The cherry yogurt of it all

The film’s title, Cherry Yogurt, seems whimsical—almost trivial—at first glance. That, too, was intentional.

“It was something youthful and it was a symbolic item throughout the film,” Hiatt says. “You hear ‘cherry yogurt’ and you think of something bright, but it doesn’t hint at how heavy the other parts of the theme are.”

 

two children with eyes closed and hands clasped in prayer, in scene from short film Cherry Yogurt

Francesca Hiatt credits her cast—especially the two child actors (above, in a scene from the film)—for bringing an authentic spirit to the film. (Photo: Francesca Hiatt)

Some scenes leave questions unanswered. Is the boy distraught solely because of a headache or are there other reasons? Is the pill in the yogurt simply intended for pain relief or possibly for something else? In a later scene, the girl, wearing several friendship bracelets, gives one to the boy, saying they offer protection. But protection from what, exactly?

Hiatt kept those elements intentionally ambiguous.

As for what the adults are meeting about behind closed doors, Hiatt says she originally specified in the script that they were attending an Alcoholics Anonymous meeting. In the final version of the film, the nature of the meeting is left unspecified, but Hiatt says it is made clear through the hushed tones of the adults that it’s something serious.

Post-production offers time for reflection

Final editing of the film wrapped in August, more than a year after Hiatt first wrote the script.

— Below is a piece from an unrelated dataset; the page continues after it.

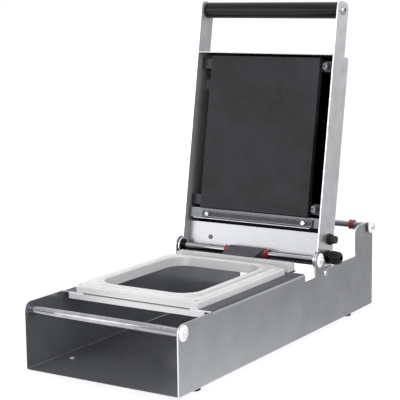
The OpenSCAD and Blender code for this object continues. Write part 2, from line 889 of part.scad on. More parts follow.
module rear_cover() color("#b4b6ba") in_lid() difference() {
    along_x(-plate_in, plate_in) {
        cover_low = panel_t - panel_drop;
        translate([box_back - panel_t, cover_low]) square([panel_t, box_top - box_corner_r - cover_low]);
        translate([box_back - box_corner_r, box_top - box_corner_r]) intersection() {
            difference() {
                circle(r = box_corner_r);
                circle(r = box_corner_r - panel_t);
            }
            square(box_corner_r);
        }
    }
    at_cover_screws() y_round(cover_screw_d / 2 + screw_clear, -panel_t - over, over);
}

module at_cover_screws() {
    for (s = [-1, 1], u = cover_tab_us) {
        translate([s * (plate_in - cover_screw_inset), box_back, u]) children();
    }
}

// Angle tabs on the side plates that the rear cover is screwed to
module cover_tabs() color("#b4b6ba") in_lid() difference() {
    both_sides() for (u = cover_tab_us) {
        translate([plate_in - cover_tab_w, box_back - panel_t - bracket_t, u - cover_tab_h / 2])
            cube([cover_tab_w, bracket_t, cover_tab_h]);
        translate([plate_in - bracket_t, box_back - panel_t - cover_tab_w, u - cover_tab_h / 2])
            cube([bracket_t, cover_tab_w, cover_tab_h]);
    }
    at_cover_screws() y_round(cover_screw_d / 2 + run_clear, -panel_t - bracket_t - over, 0);
}

module cover_screws() color("#dcdcdf") in_lid() at_cover_screws() rotate([-90, 0, 0])
    pan_screw(cover_head_d, cover_head_h, cover_screw_d, panel_t + bracket_t + cover_head_h);

// Bright panel behind the hinge rod, turned back under the box
module lower_panel() color("#dcdde1") in_lid() difference() {
    along_x(-plate_in, plate_in) {
        translate([panel_back, -panel_drop]) square([panel_t, panel_top + panel_drop]);
        translate([panel_back, -panel_drop]) square([box_back - panel_back, panel_t]);
        translate([panel_back, panel_top - panel_t]) square([panel_tail, panel_t]);
    }
    translate([-panel_screw_x, panel_back, panel_screw_u])
        y_round(panel_screw_d / 2 + run_clear, -over, panel_t + over);
}

module panel_screw() color("#8d8f93") in_lid()
    translate([-panel_screw_x, panel_back, panel_screw_u]) rotate([90, 0, 0])
    pan_screw(panel_head_d, panel_head_h, panel_screw_d, panel_t + 2 * panel_head_h);

module heating_plate() color("#38383a") in_lid() difference() {
    translate([-heater_w / 2, heater_back, heater_low]) cube([heater_w, heater_t, heater_top - heater_low]);
    at_studs() y_round(stud_d / 2 + run_clear, -heater_t / 2, over);
}

module at_studs() {
    for (s = [-1, 1], u = [bar_low_u, bar_high_u]) {
        translate([s * stud_x, bar_v, u]) children();
    }
}

// The bars are bolted on the right, and held by their brackets on the left
module at_bar_bolts() {
    for (u = [bar_low_u, bar_high_u]) {
        translate([bolt_x, bar_v, u]) children();
    }
}

// Two cross bars that carry the heating plate between the side plates
module heater_bars() color("#3f4043") in_lid() difference() {
    for (u = [bar_low_u, bar_high_u]) {
        translate([-plate_in, bar_v, u - bar_h / 2]) cube([2 * plate_in, bar_t, bar_h]);
    }
    at_studs() y_round(stud_d / 2 + screw_clear, -over, bar_t + over);
    at_bar_bolts() y_round(side_bolt_d / 2 + screw_clear, -over, bar_t + over);
}

module bar_brackets() color("#7f8185") in_lid() difference() {
    both_sides() for (u = [bar_low_u, bar_high_u]) {
        translate([plate_in - bracket_l, bar_v + bar_t, u - bar_h / 2])
            cube([bracket_l, bracket_t, bar_h]);
        translate([plate_in - bracket_t, bar_v + bar_t, u - bar_h / 2])
            cube([bracket_t, bracket_leg, bar_h]);
    }
    at_bar_bolts() y_round(side_bolt_d / 2 + screw_clear, bar_t - over, bar_t + bracket_t + over);
}

module bar_bolts() color("#d5d7da") in_lid() at_bar_bolts() difference() {
    union() {
        y_round(bolt_head_d / 2, -washer_t - bolt_head_h, -washer_t);
        y_round(side_bolt_d / 2, -washer_t, bar_t + bracket_t + nut_t + washer_t);
        translate([0, bar_t + bracket_t + nut_t, 0]) rotate([90, 0, 0])
            cylinder(d = bolt_head_d, h = nut_t, $fn = 6);
    }
    translate([0, -washer_t - bolt_head_h / 2, 0]) rotate([90, 0, 0])
        cylinder(d = bolt_head_d / 2, h = bolt_head_h, $fn = 6);
}

module bolt_washers() color("#c8cacd") in_lid() at_bar_bolts() difference() {
    y_round(washer_d / 2, -washer_t, 0);
    y_round(side_bolt_d / 2 + run_clear, -washer_t - over, over);
}

module heater_studs() color("#b9bbbe") in_lid() at_studs() {
    y_round(stud_d / 2, -heater_t / 2 + run_clear, bar_t + nut_t + washer_t);
    translate([0, bar_t + nut_t, 0]) rotate([90, 0, 0]) cylinder(d = bolt_head_d, h = nut_t, $fn = 6);
}

module heating_element() color("#c9b896") in_lid()
    translate([-pan_w / 2 + pan_t, bar_v, pan_low + pan_t])
    cube([pan_w - 2 * pan_t, element_t, pan_high - pan_low - 2 * pan_t]);

module insulation() color("#e9e6dc") in_lid()
    translate([-pan_w / 2 + pan_t, bar_v + element_t, pan_low + pan_t])
    cube([pan_w - 2 * pan_t, insulation_t, pan_high - pan_low - 2 * pan_t]);

// Pan over the insulation, held by a tab on each cross bar
module insulation_pan() color("#a9abaf") in_lid() {
    difference() {
        translate([-pan_w / 2, bar_v, pan_low]) cube([pan_w, pan_back - bar_v, pan_high - pan_low]);
        translate([-pan_w / 2 + pan_t, bar_v - over, pan_low + pan_t])
            cube([pan_w - 2 * pan_t, element_t + insulation_t + over, pan_high - pan_low - 2 * pan_t]);
    }
    for (u = [pan_low - tab_l, pan_high - pan_t]) {
        translate([-tab_w / 2, bar_v + bar_t, u]) cube([tab_w, pan_t, tab_l + pan_t]);
    }
}

module thermostat() color("#cfc7b4") in_lid() translate([0, pan_back, (pan_low + pan_high) / 2]) {
    y_round(thermostat_d / 2, 0, thermostat_h);
    for (s = [-1, 1]) {
        translate([s * lug_x - lug_w / 2, thermostat_h - lug_l / 2, 0]) cube([lug_w, lug_l, lug_t]);
    }
}

// Cross channel that carries the knife holder
module knife_bridge() color("#85878b") in_lid() difference() {
    front = holder_back + holder_d;
    along_x(-plate_in, plate_in) difference() {
        translate([front, bridge_low]) square([bridge_d, bridge_h]);
        translate([front + bridge_t, bridge_low + bridge_t]) square([bridge_d, bridge_h - 2 * bridge_t]);
    }
    at_holder_screws() y_round(holder_screw_d / 2 + run_clear, -over, bridge_t + over);
}

module at_holder_screws() {
    for (across = [holder_left_screw_in - holder_left, holder_right - holder_right_screw_in]) {
        translate([across, holder_back + holder_d, holder_top - holder_h / 2]) children();
    }
}

module knife_holder() color("#55575b") in_lid() difference() {
    holder_w = holder_left + holder_right;
    translate([-holder_left, holder_back, holder_top - holder_h]) cube([holder_w, holder_d, holder_h]);
    translate([-holder_left - over, holder_back - over, holder_top - holder_h / 2 - holder_head_d / 2])
        cube([holder_w + 2 * over, over + holder_head_h / 2, holder_head_d]);
    at_holder_screws() y_round(holder_screw_d / 2 + screw_clear, -holder_d - over, over);
}

module knife_blade() color("#d9dbde") in_lid()
    translate([-holder_right, -blade_reach, bridge_low - blade_t])
    cube([2 * holder_right, blade_reach + holder_back + holder_d + blade_clamp, blade_t]);

module holder_screws() color("#e8e8ea") in_lid() at_holder_screws()
    translate([0, holder_head_h / 2 - holder_d, 0]) rotate([90, 0, 0])
    pan_screw(holder_head_d, holder_head_h, holder_screw_d, holder_d + bridge_t);

module terminal_block() color("#ece9df") in_lid() {
    front = holder_back + holder_d + bridge_t;
    pitch = terminal_w / terminal_ways;
    difference() {
        translate([terminal_x - terminal_w / 2, front, bridge_low + bridge_t])
            cube([terminal_w, terminal_d, bridge_h - 2 * bridge_t]);
        for (i = [0 : terminal_ways - 1]) {
            translate([terminal_x + (i - (terminal_ways - 1) / 2) * pitch, front + terminal_d,
                bridge_low + bridge_h / 2])
                y_round(terminal_screw_d / 2, -terminal_screw_depth, over);
        }
    }
}

module handle_core() color("#c9cbce") in_lid() translate([0, handle_v, handle_u])
    tapped_rod(core_r, plate_in, handle_screw_d, handle_thread_l);

module handle_grip() color("#1d1d1f") in_lid() translate([0, handle_v, handle_u]) rotate([0, 90, 0])
    rotate_extrude() difference() {
        half_l = plate_in - loose_gap;
        bore_r = core_r + run_clear;
        translate([bore_r, -half_l]) square([grip_d / 2 - bore_r, 2 * half_l]);
        for (s = [-1, 1]) {
            translate([grip_d / 2, s * half_l]) rotate(45) square(grip_edge_r, center = true);
        }
    }

module handle_screws() color("#c3c5c9") in_lid() both_sides()
    translate([plate_out, handle_v, handle_u])
    button_screw(handle_head_d, handle_head_h, handle_screw_d, plate_t + handle_thread_l, hex_d, hex_depth);

module at_gland() {
    in_lid() translate([plate_out, gland_v, gland_u]) children();
}

module cable_gland() color("#232325") at_gland() difference() {
    union() {
        x_round(gland_thread_d / 2, -plate_t - gland_thread_l, 0);
        rotate([0, 90, 0]) cylinder(d = gland_d, h = gland_flange_l, $fn = 6);
        x_round(gland_d / 2 - gland_flat_in, 0, gland_flange_l);
        x_round(gland_thread_d / 2, gland_flange_l, gland_flange_l + gland_body_l);
    }
    x_round(cable_d / 2 + screw_clear, -plate_t - gland_thread_l - over, gland_l + over);
}

module gland_cap() color("#1f1f21") at_gland() difference() {
    union() {
        x_round(gland_d / 2, gland_flange_l + loose_gap, gland_l - gland_dome_r);
        x_round(gland_d / 2 - gland_dome_r, gland_flange_l + loose_gap, gland_l);
        translate([gland_l - gland_dome_r, 0, 0]) rotate([0, 90, 0]) rotate_extrude()
            translate([gland_d / 2 - gland_dome_r, 0]) intersection() {
                circle(r = gland_dome_r);
                square(gland_dome_r);
            }
    }
    x_round(gland_thread_d / 2 + run_clear, gland_flange_l, gland_flange_l + gland_body_l + loose_gap);
    x_round(cable_d / 2 + screw_clear, gland_flange_l, gland_l + over);
    for (i = [0 : gland_flutes - 1]) {
        rotate([i * 360 / gland_flutes, 0, 0]) translate([0, gland_d / 2 + gland_flute_r / 2, 0])
            x_round(gland_flute_r, gland_flange_l, gland_l - gland_dome_r);
    }
}

module gland_locknut() color("#2a2a2c") at_gland() difference() {
    translate([-plate_t - locknut_t, 0, 0]) rotate([0, 90, 0]) cylinder(d = locknut_d, h = locknut_t, $fn = 6);
    x_round(gland_thread_d / 2 + run_clear, -plate_t - locknut_t - over, -plate_t + over);
}

module at_button() {
    in_lid() translate([plate_out, button_v, button_u]) children();
}

module button_collar() color("#202022") at_button() difference() {
    union() {
        rotate([0, 90, 0]) rotate_extrude() polygon([
            [0, 0], [collar_d / 2, 0], [collar_d / 2, collar_l / 2], [collar_face_d / 2, collar_l], [0, collar_l]
        ]);
        x_round(barrel_d / 2, -barrel_l, 0);
    }
    x_round(button_d / 2 + run_clear, barrel_end_t - barrel_l, collar_l + over);
}

module collar_locknut() color("#2a2a2c") at_button() difference() {
    translate([-plate_t - locknut_t, 0, 0]) rotate([0, 90, 0]) cylinder(d = locknut_d, h = locknut_t, $fn = 6);
    x_round(barrel_d / 2 + run_clear, -plate_t - locknut_t - over, -plate_t + over);
}

module button_cap() color("#171719") at_button() {
    inner = barrel_end_t - barrel_l + button_travel + button_spring_room;
    x_round(button_d / 2, inner, collar_l + button_out - button_round_r);
    x_round(button_d / 2 - button_round_r, inner, collar_l + button_out);
    translate([collar_l + button_out - button_round_r, 0, 0]) rotate([0, 90, 0]) rotate_extrude()
        translate([button_d / 2 - button_round_r, 0]) intersection() {
            circle(r = button_round_r);
            square(button_round_r);
        }
}

base_shell();
front_rod();
hinge_rod();
rod_caps();
rod_screws();
stop_pins();
stop_screws();
rubber_feet();
foot_screws();
front_rail();
front_rail_screws();
cutting_rail();
cutting_rail_screws();
tray_mould();
mould_gasket();
locating_pins();
film_spindle();
spindle_caps();
spindle_screws();
spindle_ring_left();
spindle_ring_right();
hinge_ring_left();
hinge_ring_right();
film_flap();
left_side_plate();
right_side_plate();
hinge_bushes();
top_plate();
rear_cover();
cover_tabs();
cover_screws();
lower_panel();
panel_screw();
heating_plate();
heater_bars();
bar_brackets();
bar_bolts();
bolt_washers();
heater_studs();
heating_element();
insulation();
insulation_pan();
thermostat();
knife_bridge();
knife_holder();
knife_blade();
holder_screws();
terminal_block();
handle_core();
handle_grip();
handle_screws();
cable_gland();
gland_cap();
gland_locknut();
button_collar();
collar_locknut();
button_cap();
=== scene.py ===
# Tray sealer: finishes, small turned pieces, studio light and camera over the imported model
import math

import bmesh
import bpy
from mathutils import Euler, Matrix, Vector


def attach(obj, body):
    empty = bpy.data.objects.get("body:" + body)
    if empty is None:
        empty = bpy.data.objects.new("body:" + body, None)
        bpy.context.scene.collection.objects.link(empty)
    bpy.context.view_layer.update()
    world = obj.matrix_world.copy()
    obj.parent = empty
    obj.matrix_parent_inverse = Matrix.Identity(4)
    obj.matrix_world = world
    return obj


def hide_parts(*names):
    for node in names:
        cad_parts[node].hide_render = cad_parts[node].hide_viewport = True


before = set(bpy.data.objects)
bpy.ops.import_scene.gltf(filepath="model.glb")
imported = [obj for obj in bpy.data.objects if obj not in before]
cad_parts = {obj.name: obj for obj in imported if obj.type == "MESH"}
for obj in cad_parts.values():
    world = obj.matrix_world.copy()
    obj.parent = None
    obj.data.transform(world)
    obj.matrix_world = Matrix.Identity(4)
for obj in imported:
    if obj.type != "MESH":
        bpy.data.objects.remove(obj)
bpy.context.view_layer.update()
print("model loaded:", len(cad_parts), "nodes")

mm = 0.001  # metres in a millimetre

# Height of the feet, where the open lid's hinge lies, and how far the lid leans back
footHeight = 11  # millimetres
lidHinge = (0, 0.101, 0.118)  # metres
lidLean = math.radians(10)
lidPlace = Matrix.Translation(lidHinge) @ Matrix.Rotation(-lidLean, 4, "X")
faceFront = Matrix.Rotation(math.radians(90), 4, "X")
faceRear = Matrix.Rotation(math.radians(-90), 4, "X")
faceRight = Matrix.Rotation(math.radians(90), 4, "Y")


# Turns an sRGB hex colour to the linear values that the shaders take
def linearColour(hexCode):
    channels = [int(hexCode[at:at + 2], 16) / 255 for at in (1, 3, 5)]
    return [c / 12.92 if c <= 0.04045 else ((c + 0.055) / 1.055) ** 2.4 for c in channels] + [1]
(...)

“It’s crazy how long it takes to make even a short film,” she says. “After finding the (PACES) grant funding, I started all of the pre-production work, which includes establishing the timelines, location scouting, producer work, getting a crew together and securing the cast. It takes a lot of planning and a lot of work getting people to respond, and I was doing all of this on top of being a full-time student and working full-time, so it was definitely a big project.”

Even during post-production, Hiatt says she kept learning.

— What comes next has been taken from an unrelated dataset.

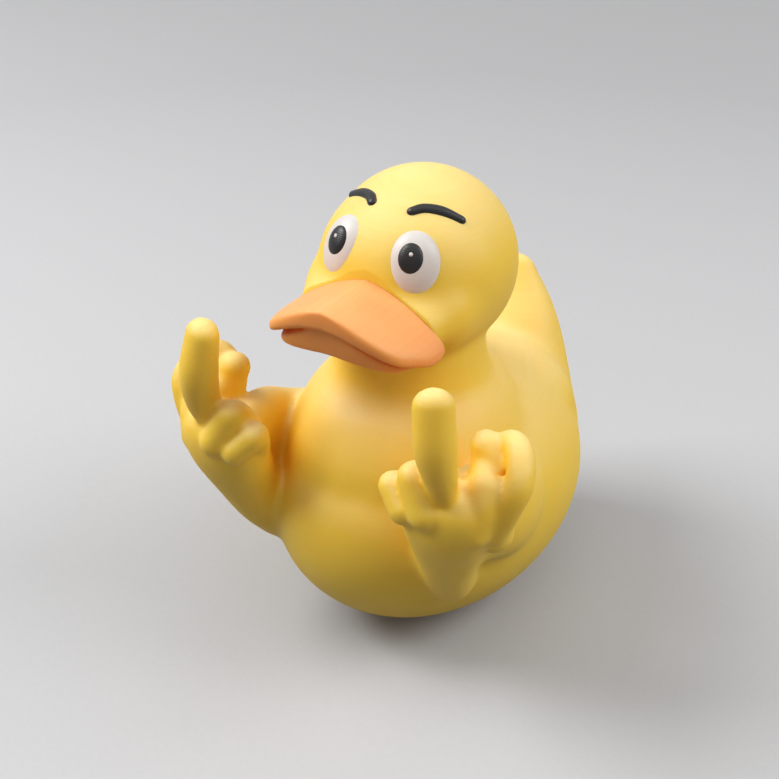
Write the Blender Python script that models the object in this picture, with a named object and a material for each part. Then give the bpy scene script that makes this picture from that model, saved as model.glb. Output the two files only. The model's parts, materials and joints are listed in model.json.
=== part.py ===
"""Rubber duck with wings that end in hands, printed solid in four colours.

Metres, +Z up. The duck faces -Y, its left side is +X, it is symmetric about X = 0,
and it stands on the flat under its body, whose middle is the origin.
"""

import math

import bmesh
import bpy
from mathutils import Matrix, Vector

# Clearance between one colour's piece and the seat that holds it
FIT_GAP = 0.0003

# Body, an egg with a small flat to stand on
BODY_WIDTH = 0.0498
BODY_LENGTH = 0.0648
BODY_HEIGHT = 0.0459
BASE_DEPTH = 0.0012

# Head, a ball with a muzzle that carries the beak
HEAD_RADIUS = 0.0154
HEAD_FORWARD = 0.0037
NECK_LENGTH = 0.0034
SHOULDER_WIDTH = 0.0390
SHOULDER_DEPTH = 0.0415
SHOULDER_RISE = 0.0147
BREAST_FORWARD = 0.0070
FACE_FORWARD = 0.0026
FACE_WIDTH = 0.0308
FACE_DEPTH = 0.0302
FACE_HEIGHT = 0.0287
MUZZLE_LENGTH = 0.0168
MUZZLE_DROP = 0.0037
CHEEK_WIDTH = 0.0300
CHEEK_HEIGHT = 0.0220

# Neck's marks: share of the way from shoulders to head, shares of the shoulders' size
NECK_MARKS = (
    (-0.24, 1.10, 1.08),
    (0.00, 1.00, 1.00),
    (0.22, 0.84, 0.84),
    (0.36, 0.68, 0.64),
    (0.60, 0.61, 0.57),
)

# Muzzle's marks: share of the way from head to seat, share of its drop, shares of the cheeks' size
MUZZLE_MARKS = (
    (0.00, 0.30, 1.01, 1.29),
    (0.45, 0.20, 1.00, 1.00),
    (0.70, 0.12, 0.97, 0.84),
    (0.88, 0.00, 0.88, 0.54),
    (1.00, 0.08, 0.83, 0.46),
)

# Beak, an arched upper bill over a lower bill that lies further back
BEAK_WIDTH = 0.0283
BEAK_LENGTH = 0.0126
BEAK_RISE = 0.0031
BEAK_ARCH = 0.0066
ARCH_POWER = 1.5
LIP_THICKNESS = 0.0028
LIP_CORNER_THICKNESS = 0.0045
LOWER_BILL_WIDTH = 0.0252
LOWER_BILL_SETBACK = 0.0010
LOWER_BILL_LEAN = 0.0008
LOWER_CORNER_THICKNESS = 0.0030
LOWER_LIP_THICKNESS = 0.0045
MOUTH_GAP = 0.0004
ROOT_THICKNESS = 0.0069
BILL_WAIST = 0.93
WAIST_SHARE = 1.6
LIP_SHARE = 1.4
FRONT_SQUARENESS = 5
FRONT_ROUNDING = 0.4
BILL_OVERLAP = 0.0020
BILL_END = 0.02
BILL_STEPS = 24

# Eye, placed on the head by its turn from straight ahead and its rise, in degrees
EYE_TURN = 25.3
EYE_RISE = 21.0
EYE_WIDTH = 0.0083
EYE_HEIGHT = 0.0103
EYE_THICKNESS = 0.0050
EYE_PROUD = 0.0008
PUPIL_WIDTH = 0.0040
PUPIL_HEIGHT = 0.0049
PUPIL_THICKNESS = 0.0018
PUPIL_PROUD = 0.0003
PUPIL_INWARD = 1.3
PUPIL_UPWARD = 3.2
GLINT_SIZE = 0.0008
GLINT_THICKNESS = 0.0008
GLINT_PROUD = 0.0001
GLINT_UPWARD = 2.2

# Eyebrow, a ridge that follows the head, as turn and rise in degrees and share of its width
BROW_MARKS = (
    (20.2, 50.6, 0.90),
    (31.0, 53.2, 1.00),
    (47.0, 51.2, 1.05),
    (61.5, 44.2, 0.85),
)
BROW_PEAK = (40.0, 53.0)
BROW_WIDTH = 0.0018
BROW_THICKNESS = 0.0016
BROW_PROUD = 0.0005

# Tail, an upswept wedge behind the body, bent back and down between root and tip,
# with haunch, middle and neck as shares of the way
TAIL_HAUNCH = 0.28
TAIL_MIDDLE = 0.50
TAIL_NECK = 0.80
TAIL_RISE = 0.0275
TAIL_REACH = 0.0307
TAIL_ROOT_REACH = 0.0097
TAIL_ROOT_WIDTH = 0.0400
TAIL_ROOT_DEPTH = 0.0340
TAIL_HAUNCH_WIDTH = 0.0384
TAIL_HAUNCH_DEPTH = 0.0284
TAIL_MIDDLE_WIDTH = 0.0290
TAIL_MIDDLE_DEPTH = 0.0212
TAIL_NECK_WIDTH = 0.0184
TAIL_NECK_DEPTH = 0.0116
TAIL_TIP_WIDTH = 0.0080
TAIL_TIP_THICKNESS = 0.0045
TAIL_BEND_BACK = 0.0045
TAIL_BEND_DOWN = 0.0030

# Rump, which fills the corner between back and tail
RUMP_WIDTH = 0.0378
RUMP_LENGTH = 0.0240
RUMP_HEIGHT = 0.0220
RUMP_REACH = 0.0160
RUMP_RISE = 0.0092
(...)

“I look back and think, ‘Wow, I  already know so much more now than when I shot this,’” she says. “I’m lucky to have opportunities to learn quickly and it’s hard for my art to keep up with how much I learn—even on a daily basis.”

Hiatt recently screened Cherry Yogurt for cast and crew members. Meanwhile, she has submitted the short to a handful of film festivals in hopes of attracting a larger audience for the production. The short film can be viewed here.

Exit, stage left

Hiatt is graduating a year early and will walk with the class of 2026 in May. She has worked with several Denver and Boulder film production companies already and sees herself continuing freelance video work while aiming for her long-term goal: destination Los Angeles.

However, Hollywood is just one possible path to what is most important to Hiatt:  “The big goal for me is to get a job that I’m passionate about—something that makes me happy, drives me creatively and where I can make money. Something that makes me excited to go to work every day.”